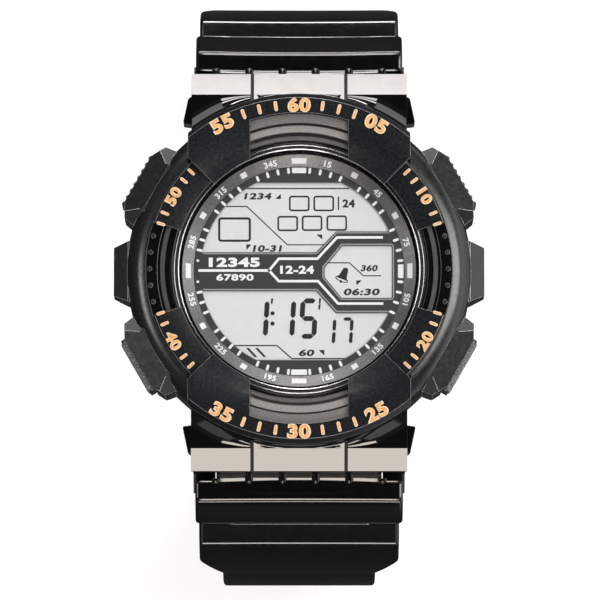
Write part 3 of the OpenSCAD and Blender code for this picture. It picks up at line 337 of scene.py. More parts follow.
# %% Softening
def softened(node, width, material, slot, turn=28, edge=None):
    """The node's own shape with each edge sharper than turn degrees rounded; the rounded strips can
    have a finish of their own, a lighter colour that paints a highlight along the edges."""
    source = nodes[node]
    mesh = source.data.copy()
    mesh.name = node + "_soft"
    if "custom_normal" in mesh.attributes:
        mesh.attributes.remove(mesh.attributes["custom_normal"])
    work = bmesh.new()
    work.from_mesh(mesh)
    bmesh.ops.remove_doubles(work, verts=work.verts, dist=0.003 * MM)
    nearly_flat = math.radians(0.6)
    bmesh.ops.dissolve_limit(work, angle_limit=nearly_flat, verts=work.verts, edges=work.edges)
    work.to_mesh(mesh)
    work.free()
    mesh.materials.clear()
    mesh.materials.append(material)
    mesh.shade_smooth()
    mesh.set_sharp_from_angle(angle=math.radians(turn))
    soft = placed(node + "_soft", mesh)
    rounding = soft.modifiers.new("rounding", "BEVEL")
    rounding.width = width * MM
    rounding.segments = 2
    rounding.limit_method = "ANGLE"
    rounding.angle_limit = math.radians(turn)
    rounding.harden_normals = True
    if edge:
        mesh.materials.append(edge)
        rounding.material = 1
    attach(soft, source["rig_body"])
    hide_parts(node)
    return soft


# %% The moulded case
SOFT = [
    ("bezel", 0.13, bezel_resin, "bezel_resin", 28, bezel_edge_highlight),
    ("left_guard", 0.22, shell_resin, "guard_resin", 16, guard_edge_highlight),
    ("right_guard", 0.22, shell_resin, "guard_resin", 16, guard_edge_highlight),
    ("upper_lug_cover", 0.14, lug_gloss, "gloss_black", 14),
    ("lower_lug_cover", 0.14, lug_gloss, "gloss_black", 14),
    ("step_ring", 0.1, step_grain, "step_metal"),
    ("case_body", 0.12, case_resin, "case_resin"),
    ("strap_pin_caps", 0.3, lug_gloss, "gloss_black", 20),
    ("dial_mask", 0.09, mask_grey, "dial_grey", 28, mask_edge_highlight),
]
for row in SOFT:
    soft = softened(*row)
    print(row[0], "softened by", row[1], "mm,", len(soft.data.polygons), "faces")

# %% [markdown]
# ## New surfaces
# Everything that isn't a CAD part is worked out as a grid or an outline of points with
# numpy. These helpers turn such arrays into closed meshes that ride on a body. A shell is
# a pair: its points in mm and blocks of faces that number them.


# %% From arrays to a piece
def grid_faces(rows, cols, wrap_rows=False, wrap_cols=False):
    """Quads of a grid numbered row by row; wrapping joins the last line to the first."""
    i, j = np.meshgrid(np.arange(rows if wrap_rows else rows - 1),
                       np.arange(cols if wrap_cols else cols - 1), indexing="ij")
    up, across = (i + 1) % rows, (j + 1) % cols
    quads = np.stack([i * cols + j, up * cols + j, up * cols + across, i * cols + across], -1)
    return quads.reshape(-1, 4)


def tube_faces(rows, cols):
    """The quads of a tube and the two faces that end it."""
    last = cols * (rows - 1)
    return [grid_faces(rows, cols, False, True), np.arange(cols)[None],
            np.arange(cols)[None, ::-1] + last]


def together(shells):
    """Several shells as one: each one's face numbers move up past the points before it."""
    counts = np.cumsum([0] + [len(points) for points, _ in shells])
    points = np.vstack([points for points, _ in shells])
    faces = [block + first for (_, blocks), first in zip(shells, counts) for block in blocks]
    return points, faces


# %% A piece that rides on a body
def solid(name, shell, weld, scale):
    """An object from points and blocks of faces: points closer than weld become one, and
    every face looks out."""
    points, faces = shell
    mesh = bpy.data.meshes.new(name)
    mesh.from_pydata((points * scale).tolist(), [], sum([block.tolist() for block in faces], []))
    work = bmesh.new()
    work.from_mesh(mesh)
    bmesh.ops.remove_doubles(work, verts=work.verts, dist=weld)
    bmesh.ops.recalc_face_normals(work, faces=work.faces)
    work.to_mesh(mesh)
    work.free()
    return placed(name, mesh)


def new_piece(name, shell, material, body="case", sharp=30):
    """A solid from points in mm that rides on a body; edges under the angle sharp look
    round."""
    made = solid(name, shell, 0.0005 * MM, MM)
    made.data.materials.append(material)
    made.data.shade_smooth()
    made.data.set_sharp_from_angle(angle=math.radians(sharp))
    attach(made, body)
    return made


# %% Skins and turned shapes
def skin_of(top, under):
    """A closed skin from two grids of points: both sheets and a wall along their rim."""
    rows, cols = top.shape[:2]
    sheet, n = grid_faces(rows, cols), rows * cols
    at = np.arange(n).reshape(rows, cols)
    rim = np.concatenate([at[0], at[1:, -1], at[-1, -2::-1], at[-2:0:-1, 0]])
    after = np.roll(rim, -1)
    wall = np.stack([rim, after, after + n, rim + n], -1)
    points = np.vstack([top.reshape(-1, 3), under.reshape(-1, 3)])
    return points, [sheet, sheet[:, ::-1] + n, wall]


def once_round(steps):
    """Angles that divide a full turn into equal steps."""
    return np.linspace(0, 2 * np.pi, steps, endpoint=False)


def turned(profile, steps=240):
    """A closed outline (radius, height) carried once round the dial's axis."""
    profile = np.asarray(profile, float)
    a = once_round(steps)[:, None]
    r, z = profile[:, 0][None], profile[:, 1][None]
    points = np.stack([np.cos(a) * r, np.sin(a) * r, z + 0 * a], -1).reshape(-1, 3)
    return points, [grid_faces(steps, len(profile), True, True)]


# %% Flat shapes
def plate(outline, low, high):
    """A flat shape with square sides: its outline (x, y) at the heights low and high."""
    outline = np.asarray(outline, float)
    n = len(outline)
    i = np.arange(n)
    flat = np.ones(n)
    points = np.vstack([np.column_stack([outline, flat * z]) for z in (low, high)])
    sides = np.stack([i, (i + 1) % n, (i + 1) % n + n, i + n], -1)
    return points, [sides, i[None, ::-1], i[None] + n]


def unit(vectors):
    """The same directions, each one long."""
    return vectors / np.linalg.norm(vectors, axis=1)[:, None]


def normals(directions):
    """Flat unit vectors a quarter turn to the left of the directions."""
    along = unit(directions)
    return np.column_stack([-along[:, 1], along[:, 0]])


def stroke(path, width, low, high, closed=False):
    """A flat bar along a path (x, y). Each corner point moves out along the mean of the
    two normals, further the sharper the corner, so that the bar keeps its width."""
    p = np.asarray(path, float)
    before = np.roll(p, 1, 0) if closed else np.vstack([2 * p[0] - p[1], p[:-1]])
    after = np.roll(p, -1, 0) if closed else np.vstack([p[1:], 2 * p[-1] - p[-2]])
    u, v = normals(p - before), normals(after - p)
    mean = unit(u + v)
    out = mean * (width / 2 / np.sum(u * mean, 1))[:, None]
    ring = [np.column_stack([p + side * out, np.full(len(p), z)])
            for side, z in ((1, low), (-1, low), (-1, high), (1, high))]
    faces = [grid_faces(len(p), 4, True, True)] if closed else tube_faces(len(p), 4)
    return np.stack(ring, 1).reshape(-1, 3), faces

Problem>
Write out every line of the material again, exactly as it reads.

The answer>
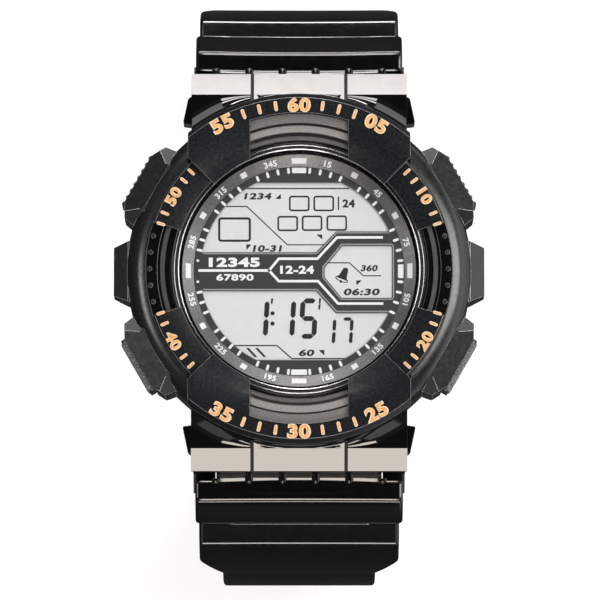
Write part 3 of the OpenSCAD and Blender code for this picture. It picks up at line 337 of scene.py. More parts follow.
# %% Softening
def softened(node, width, material, slot, turn=28, edge=None):
    """The node's own shape with each edge sharper than turn degrees rounded; the rounded strips can
    have a finish of their own, a lighter colour that paints a highlight along the edges."""
    source = nodes[node]
    mesh = source.data.copy()
    mesh.name = node + "_soft"
    if "custom_normal" in mesh.attributes:
        mesh.attributes.remove(mesh.attributes["custom_normal"])
    work = bmesh.new()
    work.from_mesh(mesh)
    bmesh.ops.remove_doubles(work, verts=work.verts, dist=0.003 * MM)
    nearly_flat = math.radians(0.6)
    bmesh.ops.dissolve_limit(work, angle_limit=nearly_flat, verts=work.verts, edges=work.edges)
    work.to_mesh(mesh)
    work.free()
    mesh.materials.clear()
    mesh.materials.append(material)
    mesh.shade_smooth()
    mesh.set_sharp_from_angle(angle=math.radians(turn))
    soft = placed(node + "_soft", mesh)
    rounding = soft.modifiers.new("rounding", "BEVEL")
    rounding.width = width * MM
    rounding.segments = 2
    rounding.limit_method = "ANGLE"
    rounding.angle_limit = math.radians(turn)
    rounding.harden_normals = True
    if edge:
        mesh.materials.append(edge)
        rounding.material = 1
    attach(soft, source["rig_body"])
    hide_parts(node)
    return soft


# %% The moulded case
SOFT = [
    ("bezel", 0.13, bezel_resin, "bezel_resin", 28, bezel_edge_highlight),
    ("left_guard", 0.22, shell_resin, "guard_resin", 16, guard_edge_highlight),
    ("right_guard", 0.22, shell_resin, "guard_resin", 16, guard_edge_highlight),
    ("upper_lug_cover", 0.14, lug_gloss, "gloss_black", 14),
    ("lower_lug_cover", 0.14, lug_gloss, "gloss_black", 14),
    ("step_ring", 0.1, step_grain, "step_metal"),
    ("case_body", 0.12, case_resin, "case_resin"),
    ("strap_pin_caps", 0.3, lug_gloss, "gloss_black", 20),
    ("dial_mask", 0.09, mask_grey, "dial_grey", 28, mask_edge_highlight),
]
for row in SOFT:
    soft = softened(*row)
    print(row[0], "softened by", row[1], "mm,", len(soft.data.polygons), "faces")

# %% [markdown]
# ## New surfaces
# Everything that isn't a CAD part is worked out as a grid or an outline of points with
# numpy. These helpers turn such arrays into closed meshes that ride on a body. A shell is
# a pair: its points in mm and blocks of faces that number them.


# %% From arrays to a piece
def grid_faces(rows, cols, wrap_rows=False, wrap_cols=False):
    """Quads of a grid numbered row by row; wrapping joins the last line to the first."""
    i, j = np.meshgrid(np.arange(rows if wrap_rows else rows - 1),
                       np.arange(cols if wrap_cols else cols - 1), indexing="ij")
    up, across = (i + 1) % rows, (j + 1) % cols
    quads = np.stack([i * cols + j, up * cols + j, up * cols + across, i * cols + across], -1)
    return quads.reshape(-1, 4)


def tube_faces(rows, cols):
    """The quads of a tube and the two faces that end it."""
    last = cols * (rows - 1)
    return [grid_faces(rows, cols, False, True), np.arange(cols)[None],
            np.arange(cols)[None, ::-1] + last]


def together(shells):
    """Several shells as one: each one's face numbers move up past the points before it."""
    counts = np.cumsum([0] + [len(points) for points, _ in shells])
    points = np.vstack([points for points, _ in shells])
    faces = [block + first for (_, blocks), first in zip(shells, counts) for block in blocks]
    return points, faces


# %% A piece that rides on a body
def solid(name, shell, weld, scale):
    """An object from points and blocks of faces: points closer than weld become one, and
    every face looks out."""
    points, faces = shell
    mesh = bpy.data.meshes.new(name)
    mesh.from_pydata((points * scale).tolist(), [], sum([block.tolist() for block in faces], []))
    work = bmesh.new()
    work.from_mesh(mesh)
    bmesh.ops.remove_doubles(work, verts=work.verts, dist=weld)
    bmesh.ops.recalc_face_normals(work, faces=work.faces)
    work.to_mesh(mesh)
    work.free()
    return placed(name, mesh)


def new_piece(name, shell, material, body="case", sharp=30):
    """A solid from points in mm that rides on a body; edges under the angle sharp look
    round."""
    made = solid(name, shell, 0.0005 * MM, MM)
    made.data.materials.append(material)
    made.data.shade_smooth()
    made.data.set_sharp_from_angle(angle=math.radians(sharp))
    attach(made, body)
    return made


# %% Skins and turned shapes
def skin_of(top, under):
    """A closed skin from two grids of points: both sheets and a wall along their rim."""
    rows, cols = top.shape[:2]
    sheet, n = grid_faces(rows, cols), rows * cols
    at = np.arange(n).reshape(rows, cols)
    rim = np.concatenate([at[0], at[1:, -1], at[-1, -2::-1], at[-2:0:-1, 0]])
    after = np.roll(rim, -1)
    wall = np.stack([rim, after, after + n, rim + n], -1)
    points = np.vstack([top.reshape(-1, 3), under.reshape(-1, 3)])
    return points, [sheet, sheet[:, ::-1] + n, wall]


def once_round(steps):
    """Angles that divide a full turn into equal steps."""
    return np.linspace(0, 2 * np.pi, steps, endpoint=False)


def turned(profile, steps=240):
    """A closed outline (radius, height) carried once round the dial's axis."""
    profile = np.asarray(profile, float)
    a = once_round(steps)[:, None]
    r, z = profile[:, 0][None], profile[:, 1][None]
    points = np.stack([np.cos(a) * r, np.sin(a) * r, z + 0 * a], -1).reshape(-1, 3)
    return points, [grid_faces(steps, len(profile), True, True)]


# %% Flat shapes
def plate(outline, low, high):
    """A flat shape with square sides: its outline (x, y) at the heights low and high."""
    outline = np.asarray(outline, float)
    n = len(outline)
    i = np.arange(n)
    flat = np.ones(n)
    points = np.vstack([np.column_stack([outline, flat * z]) for z in (low, high)])
    sides = np.stack([i, (i + 1) % n, (i + 1) % n + n, i + n], -1)
    return points, [sides, i[None, ::-1], i[None] + n]


def unit(vectors):
    """The same directions, each one long."""
    return vectors / np.linalg.norm(vectors, axis=1)[:, None]


def normals(directions):
    """Flat unit vectors a quarter turn to the left of the directions."""
    along = unit(directions)
    return np.column_stack([-along[:, 1], along[:, 0]])


def stroke(path, width, low, high, closed=False):
    """A flat bar along a path (x, y). Each corner point moves out along the mean of the
    two normals, further the sharper the corner, so that the bar keeps its width."""
    p = np.asarray(path, float)
    before = np.roll(p, 1, 0) if closed else np.vstack([2 * p[0] - p[1], p[:-1]])
    after = np.roll(p, -1, 0) if closed else np.vstack([p[1:], 2 * p[-1] - p[-2]])
    u, v = normals(p - before), normals(after - p)
    mean = unit(u + v)
    out = mean * (width / 2 / np.sum(u * mean, 1))[:, None]
    ring = [np.column_stack([p + side * out, np.full(len(p), z)])
            for side, z in ((1, low), (-1, low), (-1, high), (1, high))]
    faces = [grid_faces(len(p), 4, True, True)] if closed else tube_faces(len(p), 4)
    return np.stack(ring, 1).reshape(-1, 3), faces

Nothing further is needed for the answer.